◆ REQUIRED TASK:
Print, exactly as they stand, the lines from the start of the listing to the line containing "bpy.context.view_layer.update()", inclusive.
start PROVIDED DATA
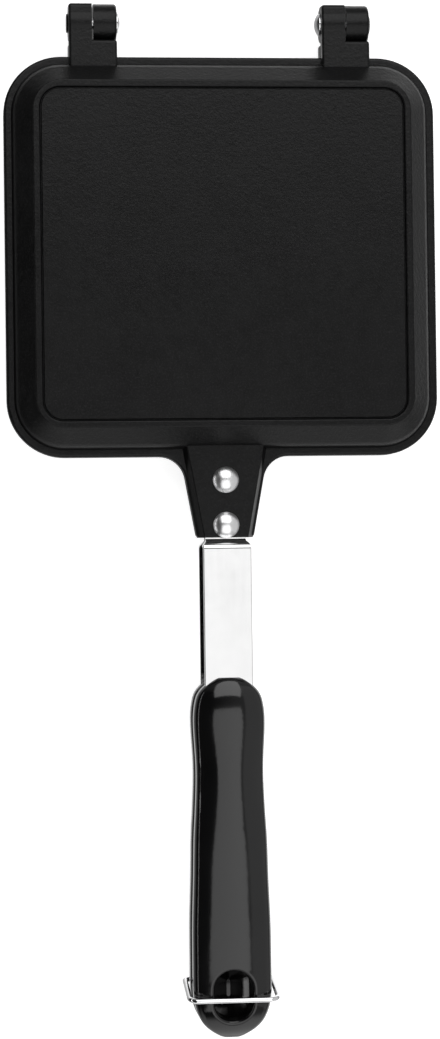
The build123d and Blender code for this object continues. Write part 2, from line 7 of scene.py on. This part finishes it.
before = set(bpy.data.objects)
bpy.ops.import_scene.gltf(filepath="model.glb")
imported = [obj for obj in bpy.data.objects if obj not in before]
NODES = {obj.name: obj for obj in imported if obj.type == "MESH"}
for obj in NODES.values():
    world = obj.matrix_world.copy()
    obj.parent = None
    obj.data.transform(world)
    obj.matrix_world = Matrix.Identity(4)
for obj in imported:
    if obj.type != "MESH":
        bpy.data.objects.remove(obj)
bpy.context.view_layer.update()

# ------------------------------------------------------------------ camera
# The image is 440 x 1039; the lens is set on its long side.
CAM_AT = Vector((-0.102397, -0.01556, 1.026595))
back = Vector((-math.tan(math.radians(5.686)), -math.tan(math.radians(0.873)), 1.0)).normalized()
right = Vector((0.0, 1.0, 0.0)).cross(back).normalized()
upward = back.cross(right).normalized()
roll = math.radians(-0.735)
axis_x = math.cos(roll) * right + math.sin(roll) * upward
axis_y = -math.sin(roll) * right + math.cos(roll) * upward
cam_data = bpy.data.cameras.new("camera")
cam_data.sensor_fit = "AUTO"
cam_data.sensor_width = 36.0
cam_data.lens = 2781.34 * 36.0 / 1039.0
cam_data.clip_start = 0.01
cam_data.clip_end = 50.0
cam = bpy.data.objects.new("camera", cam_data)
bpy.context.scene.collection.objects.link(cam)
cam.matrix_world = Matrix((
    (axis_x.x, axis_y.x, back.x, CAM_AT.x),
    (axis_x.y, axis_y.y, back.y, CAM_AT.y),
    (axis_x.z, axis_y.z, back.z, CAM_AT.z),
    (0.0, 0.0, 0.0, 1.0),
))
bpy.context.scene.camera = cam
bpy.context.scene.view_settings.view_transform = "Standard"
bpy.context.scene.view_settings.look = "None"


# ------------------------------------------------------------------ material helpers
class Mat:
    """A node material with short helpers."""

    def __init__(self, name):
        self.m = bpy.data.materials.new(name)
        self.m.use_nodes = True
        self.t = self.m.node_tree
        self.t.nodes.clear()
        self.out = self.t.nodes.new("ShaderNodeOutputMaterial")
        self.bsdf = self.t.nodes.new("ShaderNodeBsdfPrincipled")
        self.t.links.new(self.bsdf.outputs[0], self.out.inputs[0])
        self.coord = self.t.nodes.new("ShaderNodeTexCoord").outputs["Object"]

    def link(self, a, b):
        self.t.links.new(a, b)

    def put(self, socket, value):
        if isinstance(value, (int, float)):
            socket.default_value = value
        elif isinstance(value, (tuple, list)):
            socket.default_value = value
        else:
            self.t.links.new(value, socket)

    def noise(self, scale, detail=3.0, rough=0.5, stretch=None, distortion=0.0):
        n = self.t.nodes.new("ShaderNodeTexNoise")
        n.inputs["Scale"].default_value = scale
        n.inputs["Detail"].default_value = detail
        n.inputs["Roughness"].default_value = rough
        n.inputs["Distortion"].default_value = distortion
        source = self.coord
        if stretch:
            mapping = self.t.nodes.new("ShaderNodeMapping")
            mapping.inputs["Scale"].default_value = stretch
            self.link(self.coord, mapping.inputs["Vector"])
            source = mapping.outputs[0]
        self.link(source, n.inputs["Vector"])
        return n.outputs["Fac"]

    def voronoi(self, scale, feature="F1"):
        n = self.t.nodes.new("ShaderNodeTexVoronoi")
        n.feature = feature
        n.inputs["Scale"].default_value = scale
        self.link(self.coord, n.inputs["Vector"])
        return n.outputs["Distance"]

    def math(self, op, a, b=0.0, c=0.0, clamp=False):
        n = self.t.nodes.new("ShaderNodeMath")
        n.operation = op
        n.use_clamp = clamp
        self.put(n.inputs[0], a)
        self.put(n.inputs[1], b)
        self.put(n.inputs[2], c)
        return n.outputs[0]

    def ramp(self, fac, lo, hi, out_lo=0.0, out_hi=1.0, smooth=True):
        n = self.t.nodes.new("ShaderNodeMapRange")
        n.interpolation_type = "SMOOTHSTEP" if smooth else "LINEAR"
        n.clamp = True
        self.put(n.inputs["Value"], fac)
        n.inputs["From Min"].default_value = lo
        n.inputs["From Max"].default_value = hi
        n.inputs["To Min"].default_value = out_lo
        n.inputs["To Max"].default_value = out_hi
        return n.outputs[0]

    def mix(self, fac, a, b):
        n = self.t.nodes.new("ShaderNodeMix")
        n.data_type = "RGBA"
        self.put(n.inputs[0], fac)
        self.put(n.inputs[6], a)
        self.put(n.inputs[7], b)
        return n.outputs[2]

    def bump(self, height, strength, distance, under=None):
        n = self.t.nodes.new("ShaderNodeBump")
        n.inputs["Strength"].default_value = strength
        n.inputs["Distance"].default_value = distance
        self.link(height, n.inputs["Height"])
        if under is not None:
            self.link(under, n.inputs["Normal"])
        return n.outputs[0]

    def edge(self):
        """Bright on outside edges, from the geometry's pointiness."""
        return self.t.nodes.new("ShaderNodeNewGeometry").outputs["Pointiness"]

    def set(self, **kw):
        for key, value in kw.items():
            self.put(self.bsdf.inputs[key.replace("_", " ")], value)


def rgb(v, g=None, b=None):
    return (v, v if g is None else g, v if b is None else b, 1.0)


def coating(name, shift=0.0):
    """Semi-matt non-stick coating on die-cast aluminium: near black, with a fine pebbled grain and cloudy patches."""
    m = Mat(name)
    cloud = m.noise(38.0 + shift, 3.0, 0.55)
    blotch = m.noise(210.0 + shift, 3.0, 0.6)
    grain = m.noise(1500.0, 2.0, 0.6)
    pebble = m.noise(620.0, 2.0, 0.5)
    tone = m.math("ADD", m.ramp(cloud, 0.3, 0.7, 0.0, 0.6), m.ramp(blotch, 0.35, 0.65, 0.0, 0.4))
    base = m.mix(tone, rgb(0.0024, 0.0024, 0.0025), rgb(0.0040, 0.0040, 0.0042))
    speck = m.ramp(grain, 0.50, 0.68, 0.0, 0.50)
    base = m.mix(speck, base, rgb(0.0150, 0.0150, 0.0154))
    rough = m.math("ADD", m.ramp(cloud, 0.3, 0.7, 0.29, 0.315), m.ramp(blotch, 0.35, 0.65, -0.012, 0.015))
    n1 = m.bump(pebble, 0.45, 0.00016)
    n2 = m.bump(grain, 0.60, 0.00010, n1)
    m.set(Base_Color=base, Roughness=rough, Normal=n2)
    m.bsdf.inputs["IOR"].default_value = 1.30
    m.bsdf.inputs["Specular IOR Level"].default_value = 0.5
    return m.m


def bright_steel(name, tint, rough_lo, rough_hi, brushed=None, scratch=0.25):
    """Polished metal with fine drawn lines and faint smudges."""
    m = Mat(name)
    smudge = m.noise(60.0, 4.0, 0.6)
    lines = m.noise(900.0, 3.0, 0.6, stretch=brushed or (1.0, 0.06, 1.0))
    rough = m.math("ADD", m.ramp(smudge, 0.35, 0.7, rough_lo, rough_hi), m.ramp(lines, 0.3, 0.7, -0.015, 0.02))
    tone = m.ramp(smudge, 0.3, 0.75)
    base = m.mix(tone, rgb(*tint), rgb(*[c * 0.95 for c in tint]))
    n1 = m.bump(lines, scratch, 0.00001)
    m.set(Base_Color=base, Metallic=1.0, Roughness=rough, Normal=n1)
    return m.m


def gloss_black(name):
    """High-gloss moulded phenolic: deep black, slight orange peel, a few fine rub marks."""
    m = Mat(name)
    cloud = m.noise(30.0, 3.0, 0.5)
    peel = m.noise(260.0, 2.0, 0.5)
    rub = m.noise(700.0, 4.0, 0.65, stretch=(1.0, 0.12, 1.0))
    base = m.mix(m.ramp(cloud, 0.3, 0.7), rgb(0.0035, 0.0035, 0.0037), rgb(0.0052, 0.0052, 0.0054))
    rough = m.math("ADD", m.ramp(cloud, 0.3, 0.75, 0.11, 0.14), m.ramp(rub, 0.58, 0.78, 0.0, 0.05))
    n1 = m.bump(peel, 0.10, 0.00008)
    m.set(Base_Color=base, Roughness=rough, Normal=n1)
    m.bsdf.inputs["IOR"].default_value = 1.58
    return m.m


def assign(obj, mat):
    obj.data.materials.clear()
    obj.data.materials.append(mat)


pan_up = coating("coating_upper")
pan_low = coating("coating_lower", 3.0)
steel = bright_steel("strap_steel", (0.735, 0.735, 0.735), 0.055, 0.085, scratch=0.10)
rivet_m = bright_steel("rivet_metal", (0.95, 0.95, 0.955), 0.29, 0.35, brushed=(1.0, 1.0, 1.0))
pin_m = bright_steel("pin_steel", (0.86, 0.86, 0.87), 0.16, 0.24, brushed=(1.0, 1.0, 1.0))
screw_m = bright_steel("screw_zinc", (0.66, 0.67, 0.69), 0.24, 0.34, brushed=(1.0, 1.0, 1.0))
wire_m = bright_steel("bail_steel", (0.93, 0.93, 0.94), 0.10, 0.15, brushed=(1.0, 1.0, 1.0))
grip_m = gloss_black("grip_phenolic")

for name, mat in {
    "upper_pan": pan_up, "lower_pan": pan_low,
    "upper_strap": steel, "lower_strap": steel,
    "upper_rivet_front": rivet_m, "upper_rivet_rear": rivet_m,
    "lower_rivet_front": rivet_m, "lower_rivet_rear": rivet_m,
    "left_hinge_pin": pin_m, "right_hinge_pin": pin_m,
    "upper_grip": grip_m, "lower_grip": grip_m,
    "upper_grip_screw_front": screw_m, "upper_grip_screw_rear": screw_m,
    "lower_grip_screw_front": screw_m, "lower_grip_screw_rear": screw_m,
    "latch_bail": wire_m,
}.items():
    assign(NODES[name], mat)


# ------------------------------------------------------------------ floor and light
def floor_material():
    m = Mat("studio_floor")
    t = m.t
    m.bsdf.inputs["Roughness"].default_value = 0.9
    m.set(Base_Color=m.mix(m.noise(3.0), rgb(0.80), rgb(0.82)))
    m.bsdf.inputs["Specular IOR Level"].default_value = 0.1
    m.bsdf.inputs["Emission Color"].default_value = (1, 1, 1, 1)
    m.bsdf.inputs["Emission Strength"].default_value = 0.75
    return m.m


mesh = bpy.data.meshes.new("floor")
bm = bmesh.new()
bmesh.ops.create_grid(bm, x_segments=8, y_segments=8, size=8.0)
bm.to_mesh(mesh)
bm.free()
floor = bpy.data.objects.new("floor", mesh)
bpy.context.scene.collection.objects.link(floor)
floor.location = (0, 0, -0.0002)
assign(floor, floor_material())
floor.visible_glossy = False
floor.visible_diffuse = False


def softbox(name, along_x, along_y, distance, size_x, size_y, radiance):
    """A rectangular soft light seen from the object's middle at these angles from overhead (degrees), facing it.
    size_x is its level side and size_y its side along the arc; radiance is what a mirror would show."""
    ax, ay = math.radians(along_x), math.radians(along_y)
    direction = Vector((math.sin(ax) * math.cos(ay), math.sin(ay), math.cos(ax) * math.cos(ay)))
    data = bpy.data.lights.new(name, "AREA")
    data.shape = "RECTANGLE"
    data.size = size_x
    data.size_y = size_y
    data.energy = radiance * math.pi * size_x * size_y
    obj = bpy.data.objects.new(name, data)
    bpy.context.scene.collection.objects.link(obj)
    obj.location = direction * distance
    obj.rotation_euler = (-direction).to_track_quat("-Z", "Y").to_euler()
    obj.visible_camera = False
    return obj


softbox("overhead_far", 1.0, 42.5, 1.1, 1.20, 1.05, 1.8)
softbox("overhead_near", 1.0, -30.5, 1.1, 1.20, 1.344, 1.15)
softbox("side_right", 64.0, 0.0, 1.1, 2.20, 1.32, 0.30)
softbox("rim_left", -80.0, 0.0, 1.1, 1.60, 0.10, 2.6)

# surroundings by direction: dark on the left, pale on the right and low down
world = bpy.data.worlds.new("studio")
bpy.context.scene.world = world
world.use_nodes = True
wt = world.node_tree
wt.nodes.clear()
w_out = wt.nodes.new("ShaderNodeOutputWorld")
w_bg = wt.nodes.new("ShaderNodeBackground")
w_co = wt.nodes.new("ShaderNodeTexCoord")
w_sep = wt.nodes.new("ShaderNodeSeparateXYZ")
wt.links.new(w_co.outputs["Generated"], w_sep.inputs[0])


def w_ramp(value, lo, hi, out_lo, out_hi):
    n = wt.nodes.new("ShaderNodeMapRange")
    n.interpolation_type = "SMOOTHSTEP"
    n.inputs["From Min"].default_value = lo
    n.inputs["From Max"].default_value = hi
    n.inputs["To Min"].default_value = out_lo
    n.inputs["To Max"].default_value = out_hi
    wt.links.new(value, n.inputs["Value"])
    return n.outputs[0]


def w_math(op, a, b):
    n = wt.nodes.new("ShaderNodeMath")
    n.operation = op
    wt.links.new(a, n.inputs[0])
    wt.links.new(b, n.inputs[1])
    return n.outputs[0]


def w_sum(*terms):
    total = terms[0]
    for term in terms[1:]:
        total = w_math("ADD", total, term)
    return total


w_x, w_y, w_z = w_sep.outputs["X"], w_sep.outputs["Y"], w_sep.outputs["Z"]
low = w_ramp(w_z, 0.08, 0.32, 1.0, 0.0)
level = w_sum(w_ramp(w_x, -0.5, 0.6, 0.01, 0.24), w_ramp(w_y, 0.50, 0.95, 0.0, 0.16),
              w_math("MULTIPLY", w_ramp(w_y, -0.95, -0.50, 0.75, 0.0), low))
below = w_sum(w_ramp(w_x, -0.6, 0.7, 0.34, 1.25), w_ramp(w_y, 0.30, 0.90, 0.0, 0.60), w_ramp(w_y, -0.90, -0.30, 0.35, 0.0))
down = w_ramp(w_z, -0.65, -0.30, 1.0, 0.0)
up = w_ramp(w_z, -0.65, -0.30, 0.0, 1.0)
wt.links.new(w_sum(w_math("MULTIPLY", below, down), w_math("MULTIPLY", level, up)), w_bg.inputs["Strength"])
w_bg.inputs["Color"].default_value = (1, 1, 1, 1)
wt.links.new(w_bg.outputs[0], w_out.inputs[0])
end PROVIDED DATA
◆ COMPLETE ANSWER:
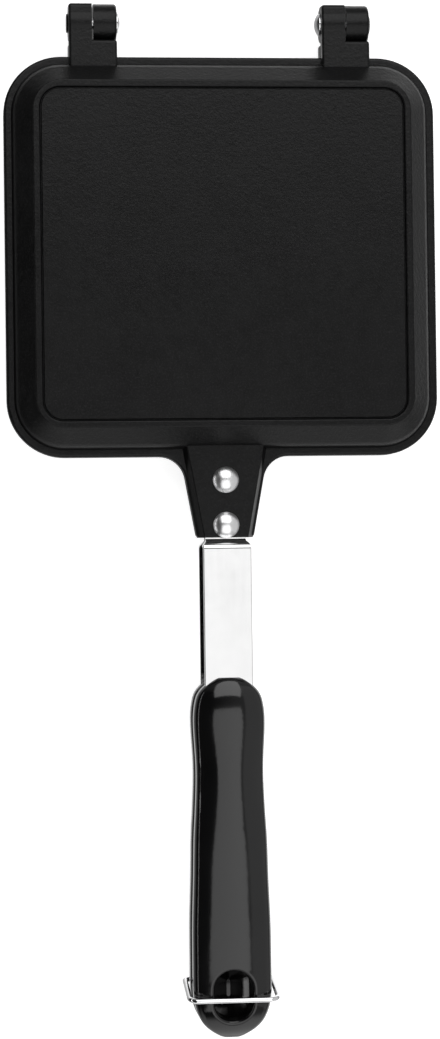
The build123d and Blender code for this object continues. Write part 2, from line 7 of scene.py on. This part finishes it.
before = set(bpy.data.objects)
bpy.ops.import_scene.gltf(filepath="model.glb")
imported = [obj for obj in bpy.data.objects if obj not in before]
NODES = {obj.name: obj for obj in imported if obj.type == "MESH"}
for obj in NODES.values():
    world = obj.matrix_world.copy()
    obj.parent = None
    obj.data.transform(world)
    obj.matrix_world = Matrix.Identity(4)
for obj in imported:
    if obj.type != "MESH":
        bpy.data.objects.remove(obj)
bpy.context.view_layer.update()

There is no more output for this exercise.